As per the wording of Defra’s contracts with Bidfood and Brakes, does £44 a box really represent “good value for money in all the prevailing circumstances having regard to the current Covid-19 crisis”?

As the prospect of a second nationwide lockdown looms, people who have been shielding remain unsure whether they will be officially instructed to stay at home permanently. For Sandy Lucas, subsisting on the box scheme is one of the worst aspects of another lockdown. After a career in the Prison Service and the Manchester Market Police, Lucas says she would be better fed behind bars; prisoners, she says, “would riot” if given the food she received. “I’ve seen soup kitchens in Manchester in the middle of the night give better food out.”

Rather than “throwing these boxes at our front doors again”, she would prefer help from the government with her rocketing utility bills, which are much higher than previous years because of all the time spent indoors.

“We’ve had to stay in, our bills have gone through the roof, and they’ve given us nothing but those boxes,” she says. “They’ve locked us up, pushed us away, treated us like we don’t exist. We feel like a forgotten army – but this army might have a sting in its tail next election.”

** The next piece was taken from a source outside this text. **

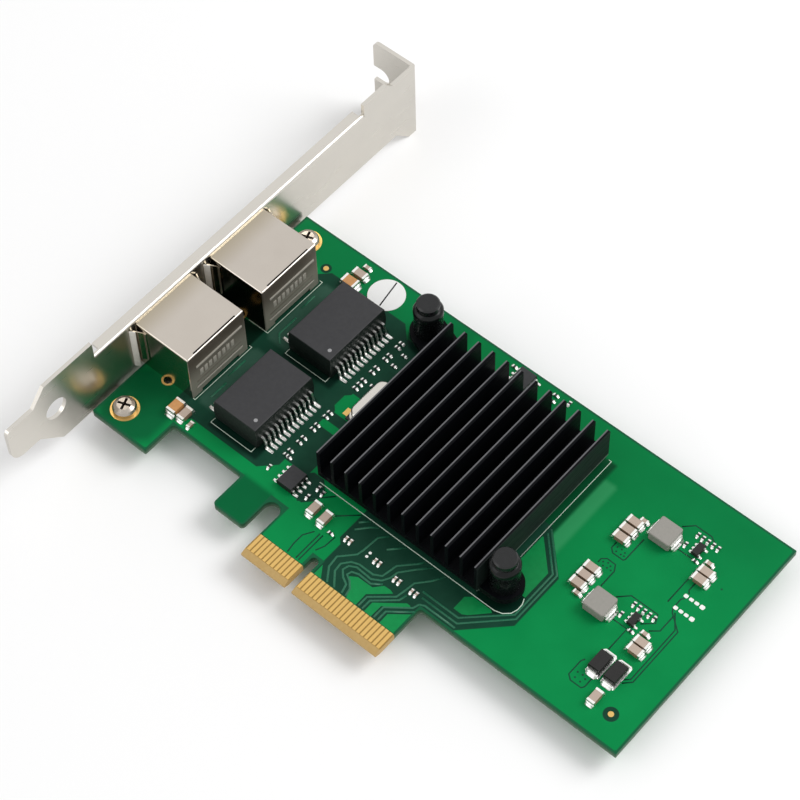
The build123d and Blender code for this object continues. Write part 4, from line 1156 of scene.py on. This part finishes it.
def studio_world():
    """A white surround, a little lower on the card than as the camera and reflections see it."""
    world = bpy.data.worlds.new("studio_world")
    bpy.context.scene.world = world
    world.use_nodes = True
    nodes, links = world.node_tree.nodes, world.node_tree.links
    path = nodes.new("ShaderNodeLightPath")
    seen = path.outputs["Is Camera Ray"]
    for ray in ("Is Glossy Ray", "Is Transmission Ray"):
        either = nodes.new("ShaderNodeMath")
        either.operation = "MAXIMUM"
        links.new(seen, either.inputs[0])
        links.new(path.outputs[ray], either.inputs[1])
        seen = either.outputs["Value"]
    strength = nodes.new("ShaderNodeMapRange")
    strength.inputs["To Min"].default_value = SKY_LEVEL
    strength.inputs["To Max"].default_value = 1.0
    links.new(seen, strength.inputs["Value"])
    background = nodes["Background"]
    background.inputs["Color"].default_value = (*WHITE, 1.0)
    links.new(strength.outputs["Result"], background.inputs["Strength"])


def soft_lamp(name, place, size, power):
    """A square soft box that looks at the card."""
    lamp = bpy.data.lights.new(name, "AREA")
    lamp.shape = "SQUARE"
    lamp.size = size
    lamp.energy = power
    holder = bpy.data.objects.new(name, lamp)
    bpy.context.collection.objects.link(holder)
    holder.location = place
    aim = LAMP_AIM - Vector(place)
    holder.rotation_euler = aim.to_track_quat("-Z", "Y").to_euler()


def camera_view():
    """The photograph's view: long lens, from the lower right above the contact edge."""
    look = Vector(CAMERA_LOOK).normalized()
    right = Vector(CAMERA_RIGHT)
    right = (right - look * right.dot(look)).normalized()
    up = right.cross(look)
    camera = bpy.data.cameras.new("photo_camera")
    camera.sensor_width = SENSOR_WIDTH
    camera.lens = FOCAL_PIXELS * SENSOR_WIDTH / PHOTO_PIXELS
    camera.clip_start = 0.01
    holder = bpy.data.objects.new("photo_camera", camera)
    bpy.context.collection.objects.link(holder)
    turn = Matrix((right, up, -look)).transposed().to_4x4()
    holder.matrix_world = Matrix.Translation(CAMERA_PLACE) @ turn
    bpy.context.scene.camera = holder


stage_floor()
studio_world()
soft_lamp("key_softbox", (0.55, 0.75, 0.85), 0.7, 9.0)
soft_lamp("fill_softbox", (-0.5, -0.8, 0.7), 0.8, 2.5)
camera_view()
bpy.context.scene.view_settings.view_transform = "Standard"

A spokesperson for Defra said: “The contract with Brakes and Bidfood delivered more than 4.8 million food parcels as part of an unprecedented support package to help our most clinically vulnerable people shield from coronavirus.

“Thorough market analysis and engagement was undertaken before awarding the contract, and the cost of the food boxes was independently assessed and benchmarked to ensure the best use of taxpayer money.”

A spokesperson for Brakes had “nothing to add” to Defra’s response.

Bidfood did not respond to repeated requests for comment.